(Stored data entries)
^^^^

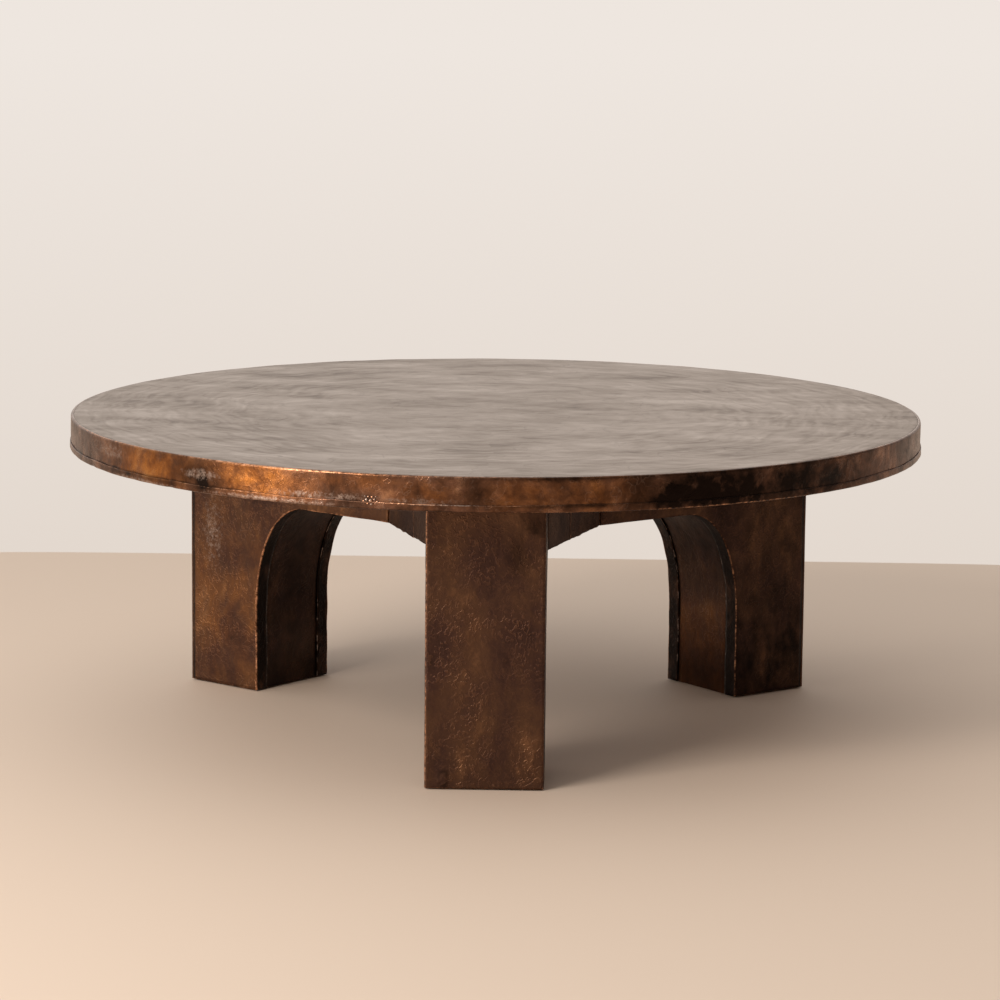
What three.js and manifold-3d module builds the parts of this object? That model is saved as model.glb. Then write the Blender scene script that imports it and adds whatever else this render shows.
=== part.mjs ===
// A low round coffee table: a thick round top and a three-legged base, both of timber clad in sheet copper.
// Millimetres, +Z up. The origin is on the floor under the middle of the top.
// The front leg stands towards -Y.

import * as THREE from 'three';
import { mergeVertices } from 'three/addons/utils/BufferGeometryUtils.js';
import Module from 'manifold-3d';

const wasm = await Module();
wasm.setup();

// ---------------------------------------------------------------- Driving dimensions

const TABLE_HEIGHT = 443;
const TOP_RADIUS = 610; // outside of the rim band
const TOP_THICKNESS = 47;

// How finely round shapes are drawn, as sides of the full circle.
const TOP_SIDES = 96;
const PLATE_SIDES = 48;
const ROD_SIDES = 16;
const SCREW_SIDES = 12;
const HEXAGON_SIDES = 6;
const PAD_CORNER_STEPS = 4; // steps round one corner of a foot pad

const SHEET = 1.5; // thickness of the copper
const GAP = 0.3; // room between pieces that touch
const LAYER = SHEET + GAP;
const END_ROOM = 2 * GAP; // room past the end of a fastener and under a let-in plate
const CUT_OVERSHOOT = 1; // how far a drill or cutter runs out through a face

const RIM_LIP = 4; // how far the rim band folds in over the top of the core
const HEM_HEIGHT = 10; // how far the hem stands up the rim
const HEM_RETURN = 32; // how far the hem runs in under the top

const LEG_WIDTH = 160;
const LEG_DEPTH = 134;
const LEG_DISTANCE = 421; // from the middle of the table to the middle of a leg
const REAR_LEG_BEARING = THREE.MathUtils.degToRad(31); // where a rear leg stands, from the X axis
const REAR_LEG_FACING = THREE.MathUtils.degToRad(37.7); // which way its arm runs, from the X axis

const BEAM_UNDERSIDE = 285; // height of the arms' lower face
const ARCH_REACH = 94; // how far the arch runs in from the leg
const ARCH_RISE = 162; // how far the arch climbs
const ARCH_POWER = 0.94; // 1 makes it a quarter of an ellipse, and less makes its shoulder squarer
const ARCH_STEPS = 14;
const HUB_CORNER_X = 153; // where a gusset meets a rear arm

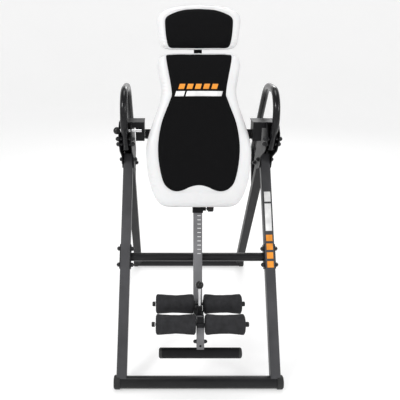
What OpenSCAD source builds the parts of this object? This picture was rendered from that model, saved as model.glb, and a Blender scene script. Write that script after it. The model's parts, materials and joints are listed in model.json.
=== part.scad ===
// Inversion table: folding A-frame, tilting padded bed, sliding boom and ankle clamp.
// Units are millimetres. +Z is up, the user faces -Y, and Z = 0 is the floor.

/* [Base and legs] */
// Distance between the front and rear base tube centres
base_depth = 1133; // [1080:5:1180]
// Length of the front base tube with its caps
front_base_length = 670; // [660:5:700]
// Length of the rear base tube with its caps
rear_base_length = 648; // [640:5:670]
// Diameter of the round base tubes
base_diameter = 50; // [46:1:52]
// Width of the square leg tubes
leg_width = 40; // [36:1:42]
// Height of the fold hinge above the floor
hinge_height = 828; // [820:1:836]
// Distance between the centres of the two fold hinges
hinge_spacing = 576; // [574:1:580]
// Diameter of the round crossbar
crossbar_diameter = 35; // [30:1:36]

/* [Bed] */
// Height of the tilt axis above the floor
pivot_height = 953; // [948:1:958]
// Angle that the resting bed leans back from upright
bed_lean = 18.4; // [18:0.1:19]
// Width of the backrest at the hips
backrest_width = 413; // [380:1:416]
// Thickness of the backrest foam
cushion_thickness = 30; // [24:1:34]
// Width of the square boom tube
boom_width = 35.5; // [32:0.5:35.5]
// Distance between two boom height marks
mark_pitch = 17; // [15:0.5:17]

/* [Ankle clamp] */
// Diameter of a foam roller at its ends
roller_diameter = 80; // [70:1:82]
// Length of a foam roller
roller_length = 149; // [130:1:150]
// Diameter of the foot bar
foot_bar_diameter = 40; // [34:1:42]
// Length of the foot bar with its caps
foot_bar_length = 310; // [280:2:320]

/* [Handles] */
// Diameter of the handle tube
handle_diameter = 28; // [25:1:30]
// Height of the top of the handle's centre line
handle_height = 1133; // [1120:1:1140]

/* [Hidden] */
$fn = 64;
wall = 2;
tiny = 0.01;

// Base tubes stand in caps whose undersides are cut flat on the floor.
base_radius = base_diameter / 2;
base_z = base_radius + 2;
cap_radius = base_radius + 3;
cap_length = 24;

// The bed's own axes: x across, y through the padding (front is -y), z up along the bed.
// Its origin is the tilt axis.
pivot_from_front = 347.3;
foot_bar_y = -162;
foot_bar_z = -837;
lean_sin = sin(bed_lean);
lean_cos = cos(bed_lean);
front_reach = pivot_from_front + foot_bar_y * lean_cos + foot_bar_z * lean_sin - foot_bar_diameter / 2;

// The origin is the middle of the footprint that the whole object covers.
front_y = -(base_depth + cap_radius + front_reach) / 2;
rear_y = front_y + base_depth;
pivot_y = front_y + pivot_from_front;

// Fold hinge, and the two leg lines in the side view.
hinge_y = front_y + 430;
hinge_x = hinge_spacing / 2;
hinge = [hinge_y, hinge_height];
front_leg_angle = atan2(hinge_y - front_y, hinge_height - base_z);
front_leg_length = norm([hinge_y - front_y, hinge_height - base_z]);
front_foot_x = 305;
rear_top = [front_y + 470, 850];
rear_leg_angle = atan2(rear_y - rear_top[0], rear_top[1] - base_z);
rear_leg_length = norm([rear_y - rear_top[0], rear_top[1] - base_z]);
rear_foot_x = 298;
front_leg_splay = asin((front_foot_x - hinge_x) / front_leg_length);
rear_leg_splay = asin((rear_foot_x - hinge_x) / rear_leg_length);
rear_leg_gap = 25;
rear_bolt_drop = 75;
rear_bolt = rear_top + rear_bolt_drop * [sin(rear_leg_angle), -cos(rear_leg_angle)];
plate_gap = leg_width + 3;
plate_thickness = 3.5;
bolt_radius = 5;
fit = 0.05;

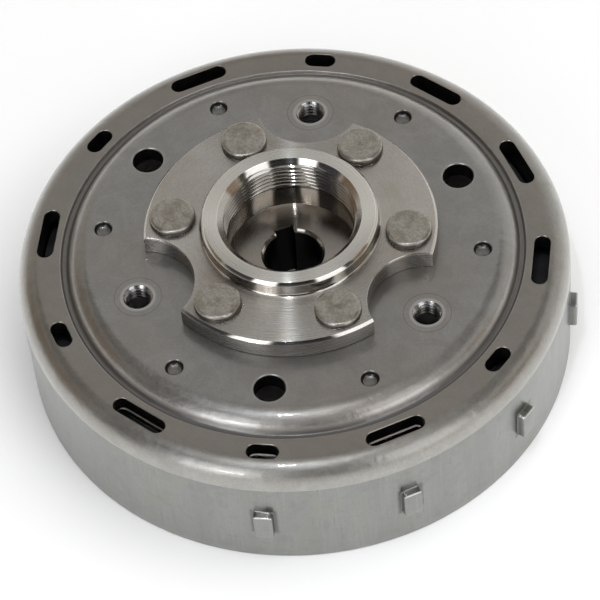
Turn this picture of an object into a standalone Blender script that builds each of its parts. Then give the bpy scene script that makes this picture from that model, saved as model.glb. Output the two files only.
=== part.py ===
"""Flywheel rotor of a small engine.

A drawn steel cup is riveted to a machined hub, and holds a ring of arc magnets
against its inner wall. Z = 0 is the cup's open edge, +Z points to its closed
side, and the Z axis is the axis of rotation. The first tapped hole is at +Y.
"""
import math

import bmesh
import bpy
from mathutils import Matrix, Vector

MM = 0.001                  # every size below is in millimetres
STEPS = 60                  # facets round a large turned piece
STEPS_SMALL = 20            # facets round a rivet or a bolt hole
GAP = 0.25                  # room between pieces that touch

# Cup: a flat crown ring with the slots, and a raised disc inside it
CUP_R = 78.2
CUP_WALL = 5.5
CROWN_Z = 39.0
CROWN_T = 5.0
CROWN_CORNER_R = 6.8
DISC_Z = 42.6
DISC_FLAT_R = 57.0
DISC_ROLL_R = 7.4
DISC_ROLL_ANGLE = 62.0
DISC_FOOT_R = 65.8
CUP_PILOT_R = 22.3
EDGE_BREAK = 0.6

# Holes in the crown and the disc
SLOT_PCD_R = 70.0
SLOT_W = 5.2
SLOT_LONG = 17.6
SLOT_SHORT = 9.5
LONG_SLOT_ANGLES = (0, 30, 60, 120, 180, 240, 300)
SHORT_SLOT_ANGLES = (90, 150, 210, 270, 330)
CLEARANCE_HOLE_R = 4.6
CLEARANCE_PCD_R = 51.6
CLEARANCE_ANGLES = (30, 150, 270)
TAPPED_HOLE_R = 3.4         # M8 core
TAPPED_MOUTH_R = 4.2
TAPPED_PCD_R = 46.6
TAPPED_ANGLES = (90, 210, 330)
DIMPLE_R = 2.7
DIMPLE_DEPTH = 1.8
DIMPLE_PCD_R = 53.75

# Trigger pads, pressed out of the wall from inside
PAD_ANGLES = (270, 300, 330, 0, 30, 60, 90, 120, 150)
PAD_W = 5.3
PAD_TOP_Z = 21.8
PAD_H = 9.5
PAD_PROUD = 2.1

# Hub: a scalloped flange, a boss with a puller thread, and a nose with the taper
BOSS_Z = 53.6
BOSS_R = 24.8
BOSS_CHAMFER = 0.9
BOSS_FILLET = 1.0
FLANGE_Z = 48.8
FLANGE_R = 41.2
FLANGE_CHAMFER = 0.7
SCALLOP_R = 15.6
SCALLOP_PCD_R = 45.6
RECESS_R = 18.2             # core of the M38 x 1.5 puller thread
RECESS_MOUTH_R = 20.3
RECESS_FLOOR_Z = 36.0
SPIGOT_R = 22.0
SPIGOT_Z = 32.4
NOSE_R = 17.5
NOSE_Z = 12.0
TAPER_R = 7.9               # at the nut side
TAPER_RATIO = 0.1           # radius gained per unit of depth, a 1:5 taper
TAPER_CHAMFER = 1.1
KEY_W = 5.4
KEY_DEPTH = 2.15
KEY_ANGLE = 113.2

# Rivets
RIVET_COUNT = 6
RIVET_PCD_R = 33.3
RIVET_HEAD_R = 6.6
RIVET_HEAD_H = 2.1
RIVET_EDGE_R = 0.8
RIVET_SHANK_R = 4.0
RIVET_TAIL_R = 6.3
RIVET_TAIL_H = 2.0

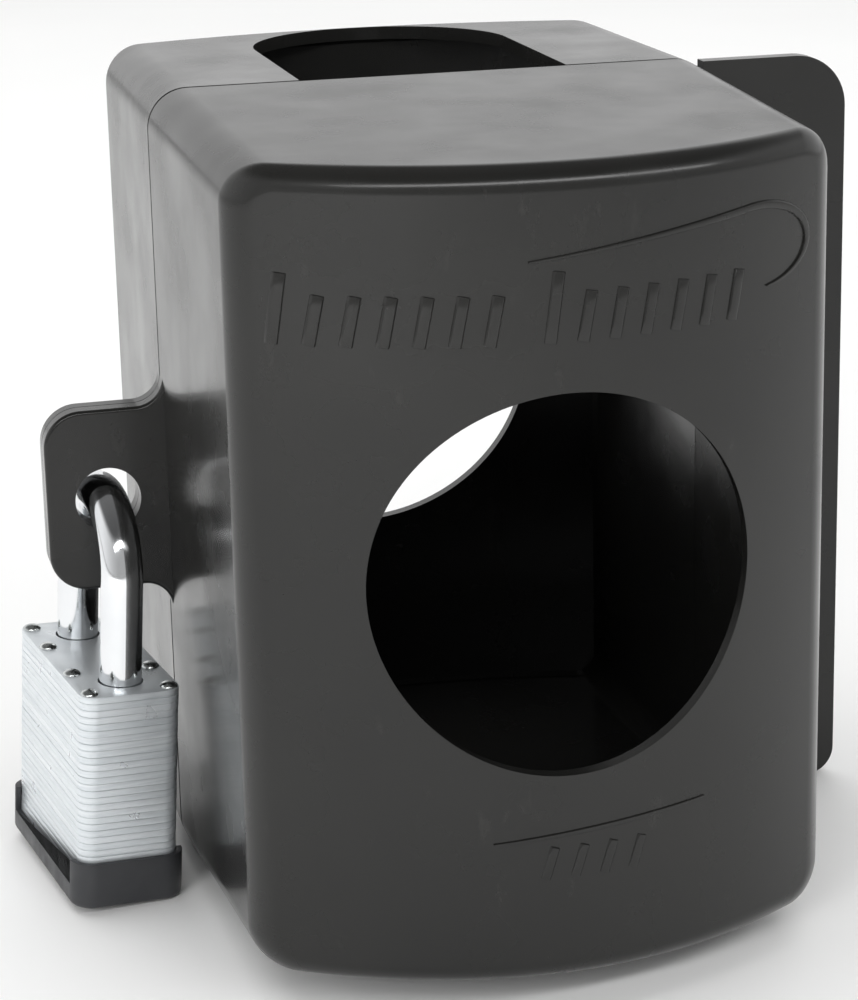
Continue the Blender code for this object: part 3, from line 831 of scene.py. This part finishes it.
def build_world():
    """White at the horizon and darker overhead, brightest behind the cover and dimmer in front."""
    world = bpy.data.worlds.new("studio")
    world.use_nodes = True
    nodes, links = world.node_tree.nodes, world.node_tree.links
    coord = nodes.new("ShaderNodeTexCoord")
    split = nodes.new("ShaderNodeSeparateXYZ")
    ramp = nodes.new("ShaderNodeValToRGB")
    ramp.color_ramp.interpolation = "EASE"
    stops = ((0.0, 1.0), (0.45, 1.0), (0.72, 0.16))
    ramp.color_ramp.elements[0].position = stops[0][0]
    ramp.color_ramp.elements[1].position = stops[1][0]
    ramp.color_ramp.elements.new(stops[2][0])
    for element, (_, value) in zip(ramp.color_ramp.elements, stops):
        element.color = (value, value, value, 1.0)
    links.new(coord.outputs["Generated"], split.inputs["Vector"])
    links.new(split.outputs["Z"], ramp.inputs["Fac"])
    toward_back = nodes.new("ShaderNodeMapRange")
    toward_back.inputs["From Min"].default_value = -0.9
    toward_back.inputs["From Max"].default_value = 0.2
    toward_back.inputs["To Min"].default_value = WORLD_FRONT
    toward_back.inputs["To Max"].default_value = WORLD_BACK
    links.new(split.outputs["Y"], toward_back.inputs["Value"])
    links.new(toward_back.outputs["Result"], nodes["Background"].inputs["Strength"])
    links.new(ramp.outputs["Color"], nodes["Background"].inputs["Color"])
    bpy.context.scene.world = world


def build_floor():
    bm = bmesh.new()
    bmesh.ops.create_grid(bm, x_segments=8, y_segments=8, size=6.0)
    floor = new_object("floor", bm)
    floor.location = (0, 0, cad_low.z - 0.0002)
    floor.data.materials.append(floor_paper())


def build_camera():
    data = bpy.data.cameras.new("camera")
    data.lens = CAMERA_LENS
    data.sensor_width = 36.0
    data.shift_x, data.shift_y = CAMERA_SHIFT
    data.clip_start, data.clip_end = 0.01, 50.0
    az, el = CAMERA_AZIMUTH, CAMERA_ELEVATION
    back = Vector((math.sin(az) * math.cos(el), -math.cos(az) * math.cos(el), math.sin(el)))
    flat_right = Vector((math.cos(az), math.sin(az), 0))
    flat_up = flat_right.cross(-back)
    right = flat_right * math.cos(CAMERA_ROLL) + flat_up * math.sin(CAMERA_ROLL)
    up = flat_up * math.cos(CAMERA_ROLL) - flat_right * math.sin(CAMERA_ROLL)
    matrix = Matrix((right, up, back)).transposed().to_4x4()
    matrix.translation = SHIFT + CAMERA_TARGET + back * CAMERA_DISTANCE
    camera = bpy.data.objects.new("camera", data)
    camera.matrix_world = matrix
    bpy.context.scene.collection.objects.link(camera)
    bpy.context.scene.camera = camera


build_world()
build_floor()
build_camera()
add_light("overhead", (0.0, 0.9, 1.8), (0, 0.6, 0), 3.0, 2.4, 38.0, False)
add_light("front_softbox", (0.15, -0.95, 0.85), (0, 0, 0.10), 2.4, 0.16, 9.0, True)
add_light("left_fill", (-0.9, -1.0, 0.45), (-0.08, 0, 0.05), 0.5, 0.5, 7.0, False)
bpy.context.scene.view_settings.view_transform = "Standard"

^^^^

■ **Given problem**: In the lines above, find each one with "manifold" and list it.

■ **Written answer**:
What three.js and manifold-3d module builds the parts of this object? That model is saved as model.glb. Then write the Blender scene script that imports it and adds whatever else this render shows.
import Module from 'manifold-3d';